The idea that some lives matter less is the root of all that is wrong with the world.Dr. Paul Farmer
To the best of my knowledge, the photo above was taken in the Spring of 2014 in a rural Haitian community located in the mountains south of Port-Au-Prince. These three little guys, intrigued by the tall “blan” with the camera, paused their game of riding stick horses to get a closer look at the foreigner in their midst. Shy at first, they warmed up — bursting into fits of giggles as I counted to three in poorly enunciated French before taking their picture. “Un. Deux. Trois!” Uproarious laughter.
My guess is they would be about fourteen or fifteen now. While life nine years ago was far from easy for these little guys, chances are it is much harder now.

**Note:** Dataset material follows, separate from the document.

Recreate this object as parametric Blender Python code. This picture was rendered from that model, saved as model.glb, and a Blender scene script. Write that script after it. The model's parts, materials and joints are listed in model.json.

Haiti is a country that has experienced acute crisis after acute crisis on top of chronic poverty and systemic injustice. In 2010, a 7.0 magnitude earthquake centered about 25 miles west of Port-Au-Prince resulted in utter devastation — a death toll that ran into the hundreds of thousands, destruction of infrastructure and the displacement of millions. In the years following the catastrophic quake, there has been a deadly cholera outbreak (lasting for years), multiple hurricanes, and the July 2021 assassination of elected president Jovenel Moise followed just a few months later by another 7.2 magnitude earthquake. All of this since 2010. A deeper dive into the history of Haiti (going back to the successful slave revolt that resulted in Haitian independence in 1804) reveals systemic injustices, violent dictatorships, and foreign meddling that have significantly interfered with Haiti’s ability to be a successful country.

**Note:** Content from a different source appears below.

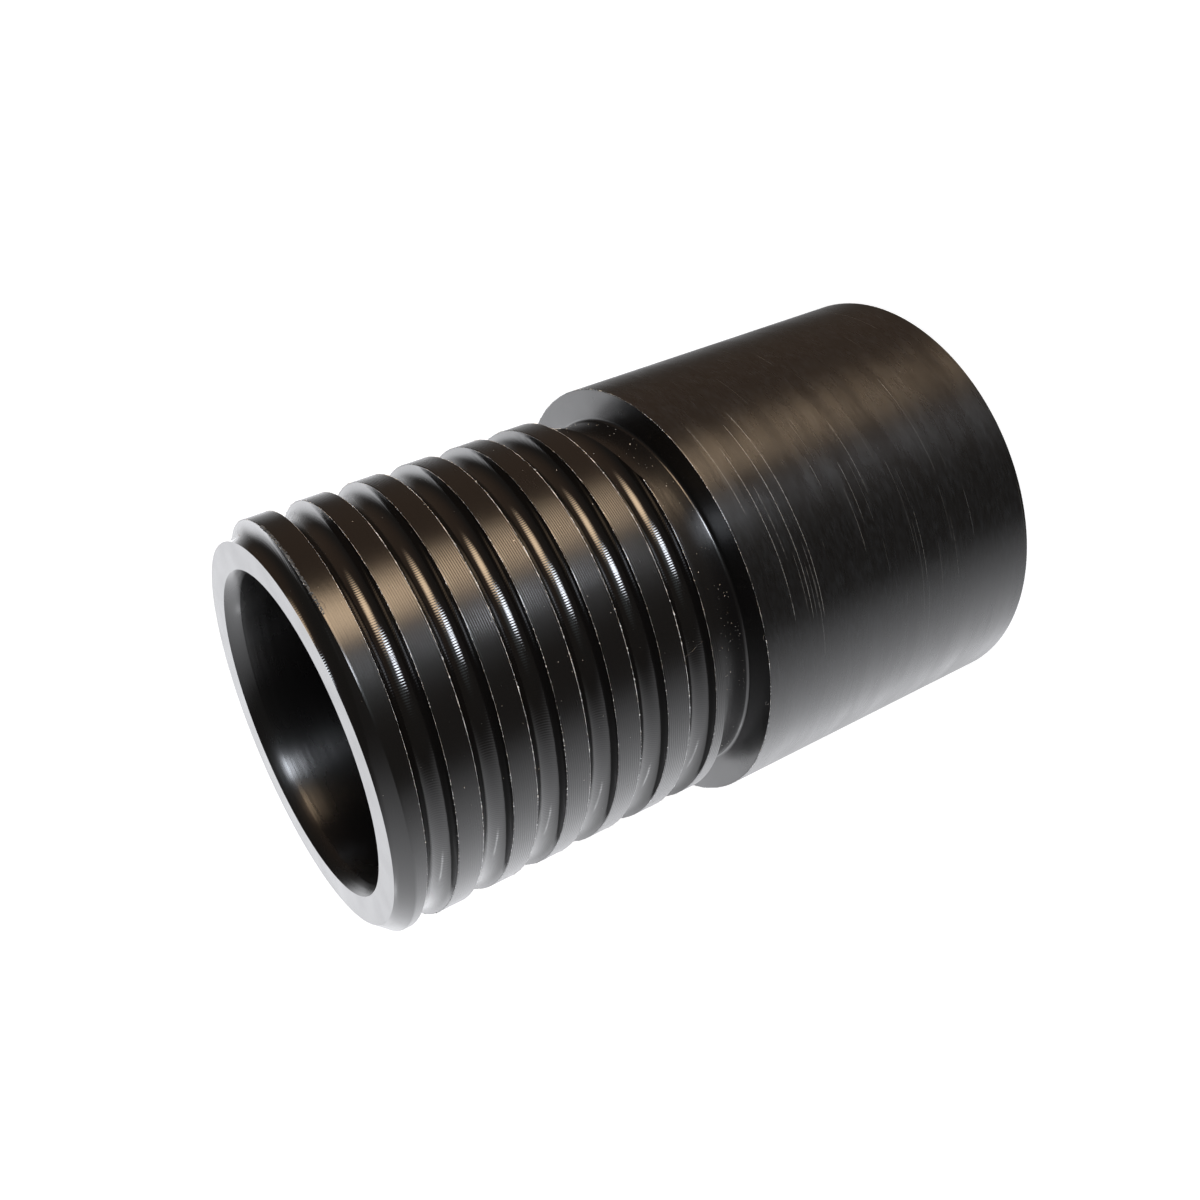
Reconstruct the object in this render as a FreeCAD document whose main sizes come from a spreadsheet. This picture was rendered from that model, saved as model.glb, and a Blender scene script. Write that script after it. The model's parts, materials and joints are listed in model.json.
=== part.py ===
import FreeCAD, Part
import os
import Sketcher

# Vacuum hose adapter, turned in one piece from a bar of black plastic.
# It stands on its plain end: the origin is the centre of that end, and +Z runs up the bore.
# The plain end is a 2 inch slip fit, and the left-hand thread takes the cuff of a 1 1/2 inch hose.

# Driving dimensions in millimetres.
SIZES = {
    "plain_diameter": 50.8,
    "plain_length": 39.6,
    "spigot_diameter": 47.1,
    "spigot_length": 44.4,
    "bore_diameter": 36.5,
    "mouth_diameter": 37.5,
    "mouth_length": 1.8,
    "thread_pitch": 6.35,
    "groove_radius": 1.75,
    "groove_depth": 1.75,
    "relief_width": 4.8,
    "relief_depth": 1.95,
    "relief_fillet": 0.4,
    "thread_end_chamfer": 1.45,
    "plain_end_chamfer": 0.3,
    "bore_end_chamfer": 0.5,
    "tool_overrun": 0.6,
}

# Places worked out from the driving dimensions, as expressions on the sheet.
AXIS = "0"
BASE = "0"
PLAIN_RADIUS = "Sizes.plain_diameter / 2"
SPIGOT_RADIUS = "Sizes.spigot_diameter / 2"
SHOULDER = "Sizes.plain_length"
TOP = "Sizes.plain_length + Sizes.spigot_length"
BORE_RADIUS = "Sizes.bore_diameter / 2"
BORE_FLARE = "Sizes.bore_diameter / 2 + Sizes.bore_end_chamfer"
MOUTH_RADIUS = "Sizes.mouth_diameter / 2"
MOUTH_BOTTOM = "Sizes.plain_length + Sizes.spigot_length - Sizes.mouth_length"
RELIEF_RADIUS = "Sizes.spigot_diameter / 2 - Sizes.relief_depth"
RELIEF_OUTSIDE = "Sizes.spigot_diameter / 2 + Sizes.tool_overrun"
RELIEF_TOP = "Sizes.plain_length + Sizes.relief_width"
GROOVE_CENTRE = "Sizes.spigot_diameter / 2 + Sizes.groove_radius - Sizes.groove_depth"
GROOVE_START = TOP + " + Sizes.groove_radius + Sizes.tool_overrun"
GROOVE_TRAVEL = ("Sizes.spigot_length + Sizes.groove_radius + Sizes.tool_overrun"
                 " - Sizes.relief_width / 2")


def add_sizes(doc):
    """Put each driving dimension in the sheet, with its name as the cell's alias."""
    sheet = doc.addObject("Spreadsheet::Sheet", "Sizes")
    for row, (name, value) in enumerate(SIZES.items(), start=1):
        sheet.set(f"A{row}", name)
        sheet.set(f"B{row}", str(value))
        sheet.setAlias(f"B{row}", name)
    doc.recompute()


def add_sketch(body, name):
    """Add a sketch on the body's own XZ plane, so its X is a radius and its Y a height."""
    plane = next(item for item in body.Origin.OriginFeatures if item.Role == "XZ_Plane")
    sketch = body.newObject("Sketcher::SketchObject", name)
    sketch.AttachmentSupport = [(plane, "")]
    sketch.MapMode = "FlatFace"
    return sketch


def place_point(sketch, edge, point, direction, expression):
    """Dimension a point from the axis (DistanceX) or from the base (DistanceY)."""
    value = float(sketch.evalExpression(expression))
    if value == 0:
        line_through_origin = -2 if direction == "DistanceX" else -1
        sketch.addConstraint(Sketcher.Constraint("PointOnObject", edge, point, line_through_origin))
        return
    place = sketch.addConstraint(Sketcher.Constraint(direction, -1, 1, edge, point, value))
    sketch.setExpression(f"Constraints[{place}]", expression)


def add_profile(body, name, corners):
    """Draw a closed outline whose corners are pairs of expressions: radius and height."""
    sketch = add_sketch(body, name)
    points = [FreeCAD.Vector(float(sketch.evalExpression(radius)), float(sketch.evalExpression(height)), 0)
              for radius, height in corners]
    last = len(points) - 1
    for index, point in enumerate(points):
        sketch.addGeometry(Part.LineSegment(point, points[(index + 1) % len(points)]))
    for index in range(len(points)):
        following = 0 if index == last else index + 1
        sketch.addConstraint(Sketcher.Constraint("Coincident", index, 2, following, 1))
    for index, (radius, height) in enumerate(corners):
        place_point(sketch, index, 1, "DistanceX", radius)
        place_point(sketch, index, 1, "DistanceY", height)
    return sketch


def turn(body, kind, name, profile):
    """Turn a profile a full revolution about the bore's axis, to add or to cut."""
    feature = body.newObject(kind, name)
    feature.Profile = profile
    feature.ReferenceAxis = (profile, ["V_Axis"])
    feature.Angle = 360
    return feature


def ring_edge(feature, radius, height):
    """Name the circular edge of a feature that has this radius and height."""
    radius = float(feature.evalExpression(radius))
    height = float(feature.evalExpression(height))
    for number, edge in enumerate(feature.Shape.Edges, start=1):
        curve = edge.Curve
        if not isinstance(curve, Part.Circle):
            continue
        if abs(curve.Radius - radius) < 1e-6 and abs(curve.Center.z - height) < 1e-6:
            return f"Edge{number}"
    raise RuntimeError(f"{feature.Label} has no circular edge of radius {radius} at height {height}")


def dress_edge(body, kind, name, base, edge, size_property, size):
    """Chamfer or fillet one edge of the feature before it."""
    body.Document.recompute()
    feature = body.newObject(kind, name)
    feature.Base = (base, [ring_edge(base, *edge)])
    feature.setExpression(size_property, size)
    return feature


def add_adapter(doc):
    """Turn the adapter in the order of the lathe: bar, relief, bore, edges and thread."""
    body = doc.addObject("PartDesign::Body", "Adapter")
    body.Label = "adapter_body"

    bar_profile = add_profile(body, "BarProfile", [
        (AXIS, BASE),
        (PLAIN_RADIUS, BASE),
        (PLAIN_RADIUS, SHOULDER),
        (SPIGOT_RADIUS, SHOULDER),
        (SPIGOT_RADIUS, TOP),
        (AXIS, TOP),
    ])
    bar = turn(body, "PartDesign::Revolution", "SteppedBar", bar_profile)

    relief_profile = add_profile(body, "ReliefProfile", [
        (RELIEF_RADIUS, SHOULDER),
        (RELIEF_OUTSIDE, SHOULDER),
        (RELIEF_OUTSIDE, RELIEF_TOP),
        (RELIEF_RADIUS, RELIEF_TOP),
    ])
    relief = turn(body, "PartDesign::Groove", "ThreadRelief", relief_profile)

    bore_profile = add_profile(body, "BoreProfile", [
        (AXIS, BASE),
        (BORE_FLARE, BASE),
        (BORE_RADIUS, "Sizes.bore_end_chamfer"),
        (BORE_RADIUS, MOUTH_BOTTOM),
        (MOUTH_RADIUS, TOP),
        (AXIS, TOP),
    ])
    bore = turn(body, "PartDesign::Groove", "Bore", bore_profile)

    root = dress_edge(body, "PartDesign::Fillet", "ReliefRoot", bore,
                      (RELIEF_RADIUS, SHOULDER), "Radius", "Sizes.relief_fillet")
    thread_end = dress_edge(body, "PartDesign::Chamfer", "ThreadEndChamfer", root,
                            (SPIGOT_RADIUS, TOP), "Size", "Sizes.thread_end_chamfer")
    plain_end = dress_edge(body, "PartDesign::Chamfer", "PlainEndChamfer", thread_end,
                           (PLAIN_RADIUS, BASE), "Size", "Sizes.plain_end_chamfer")

    thread = add_thread(body)
    doc.recompute()
    check_cuts([relief, bore, thread_end, plain_end, thread])
    return body


def add_thread(body):
    """Cut the round-bottomed left-hand groove, from above the thread end down into the relief."""
    profile = add_sketch(body, "GrooveProfile")
    radius = float(profile.evalExpression("Sizes.groove_radius"))
    centre = float(profile.evalExpression(GROOVE_CENTRE))
    start = float(profile.evalExpression(GROOVE_START))
    circle = profile.addGeometry(Part.Circle(FreeCAD.Vector(-centre, start, 0),
                                             FreeCAD.Vector(0, 0, 1), radius))
    size = profile.addConstraint(Sketcher.Constraint("Radius", circle, radius))
    profile.setExpression(f"Constraints[{size}]", "Sizes.groove_radius")
    reach = profile.addConstraint(Sketcher.Constraint("DistanceX", circle, 3, -1, 1, centre))
    profile.setExpression(f"Constraints[{reach}]", GROOVE_CENTRE)
    place_point(profile, circle, 3, "DistanceY", GROOVE_START)

    groove = body.newObject("PartDesign::SubtractiveHelix", "HoseThread")
    groove.Profile = profile
    groove.ReferenceAxis = (profile, ["V_Axis"])
    groove.Mode = "pitch-height-angle"
    groove.setExpression("Pitch", "Sizes.thread_pitch")
    groove.setExpression("Height", GROOVE_TRAVEL)
    groove.LeftHanded = True
    groove.Reversed = True
    return groove


def check_cuts(cuts):
    """Make sure that every cut took material off the feature before it."""
    for cut in cuts:
        if not cut.Shape.Volume < cut.BaseFeature.Shape.Volume:
            raise RuntimeError(f"{cut.Label} cuts nothing")


def check_document(doc, bodies):
    """Stop before anything is written if an object failed or a solid isn't sound."""
    for item in doc.Objects:
        if "Invalid" in item.State or "Error" in item.State:
            raise RuntimeError(f"{item.Label} failed: {item.State}")
    for body in bodies:
        if body.Shape.isNull() or not body.Shape.isValid():
            raise RuntimeError(f"{body.Label} has no valid shape")


def main():
    doc = FreeCAD.newDocument("VacuumHoseAdapter")
    add_sizes(doc)
    bodies = [add_adapter(doc)]
    check_document(doc, bodies)
    os.makedirs("parts", exist_ok=True)
    for body in bodies:
        body.Shape.exportStep(f"parts/{body.Label}.step")
        print(body.Label, "volume", round(body.Shape.Volume, 1), "mm3")


main()
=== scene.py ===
import json
import math

import bmesh
import bpy
import numpy as np
from bpy.props import FloatProperty, FloatVectorProperty, IntProperty, PointerProperty
from mathutils import Matrix, Quaternion, Vector


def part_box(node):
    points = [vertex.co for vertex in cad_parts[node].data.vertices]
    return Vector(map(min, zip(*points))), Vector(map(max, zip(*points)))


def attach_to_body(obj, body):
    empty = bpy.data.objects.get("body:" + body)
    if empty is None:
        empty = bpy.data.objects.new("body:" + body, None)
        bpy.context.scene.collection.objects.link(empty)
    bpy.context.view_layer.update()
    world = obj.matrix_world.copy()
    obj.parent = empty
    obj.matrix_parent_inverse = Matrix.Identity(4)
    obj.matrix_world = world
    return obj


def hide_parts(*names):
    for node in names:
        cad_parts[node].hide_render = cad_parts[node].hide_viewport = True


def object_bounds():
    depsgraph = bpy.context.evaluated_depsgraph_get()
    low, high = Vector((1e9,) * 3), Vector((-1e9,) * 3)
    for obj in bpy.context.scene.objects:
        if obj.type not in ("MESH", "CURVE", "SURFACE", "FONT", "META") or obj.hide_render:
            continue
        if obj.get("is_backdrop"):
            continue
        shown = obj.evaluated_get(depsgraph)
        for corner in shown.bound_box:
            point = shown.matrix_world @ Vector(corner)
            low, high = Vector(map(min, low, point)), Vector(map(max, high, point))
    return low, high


bl_info = {
    "name": "Vacuum hose adapter",
    "version": (1, 0, 0),
    "blender": (4, 5, 0),
    "location": "View3D > Sidebar > Adapter",
    "description": "Turned black plastic hose adapter with its tool marks, burrs and a plain studio",
    "category": "Add Mesh",
}

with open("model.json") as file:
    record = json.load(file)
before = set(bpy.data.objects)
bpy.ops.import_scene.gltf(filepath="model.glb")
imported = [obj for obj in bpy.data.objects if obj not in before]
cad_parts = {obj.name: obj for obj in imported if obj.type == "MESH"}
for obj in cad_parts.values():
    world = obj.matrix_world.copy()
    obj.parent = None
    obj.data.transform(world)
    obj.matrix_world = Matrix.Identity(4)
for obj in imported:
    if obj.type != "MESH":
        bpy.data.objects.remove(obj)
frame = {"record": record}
CAD_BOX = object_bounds()

NODE = "adapter_body"
MM = 0.001
MICRON = 0.000001
UP = Vector((0.0, 0.0, 1.0))

# Spacing of the feed marks on the crests, and of the chatter marks along the groove.
FEED = 0.254 * MM
CHATTER = 0.28 * MM

# The middle of a rounded edge lies this far inside its corner, as a share of the rounding's radius.
EDGE_MIDDLE = 0.29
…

Since the president’s assassination, the country has spiraled into nearly unimaginable levels of violence. It is estimated that armed gangs control nearly 80% of the capital city of Port-Au-Prince and are now extending their reach into rural communities. The gang fighting over territory has resulted in an epidemic of kidnapping, murder and rape that has terrorized the population, shut down schools and businesses, and severely disrupted the network of relief organizations attempting to address the chronic issues resulting from severe poverty. I am not an expert on Haiti, or what is currently happening in the country, but I know the situation is desperate — and unsustainable. A quick glance at the headlines on the UN News report on Haiti paints a grim picture of the current situation. The Haitian people need help. Now.
Therein lies the problem. I’m not sure what I can do to help. So I am writing.
I’m asking you to take a little time to read about this country and people whom I love. Do a Google search about Haiti. Pick up a good book to gain perspective. Learn about it’s history, it’s people, and the current humanitarian crisis. Here are a few suggestions:
11 Books About Haiti to Understand It’s Current Crisis
Mountains Beyond Mountains: The Quest of Dr. Paul Farmer, a Man Who Would Cure the World – by Tracy Kidder
Following Jesus Through the Eye of the Needle: Living Fully, Loving Dangerously – by Kent Annan (or any of his other books — Slow Kingdom Coming or After Shock)
Three organizations I am familiar with that help Haitians (there are many, but I am familiar with these):
After learning. Consider how you might help. Share with others. Advocate for Haiti. Pray for Haiti. Be a voice.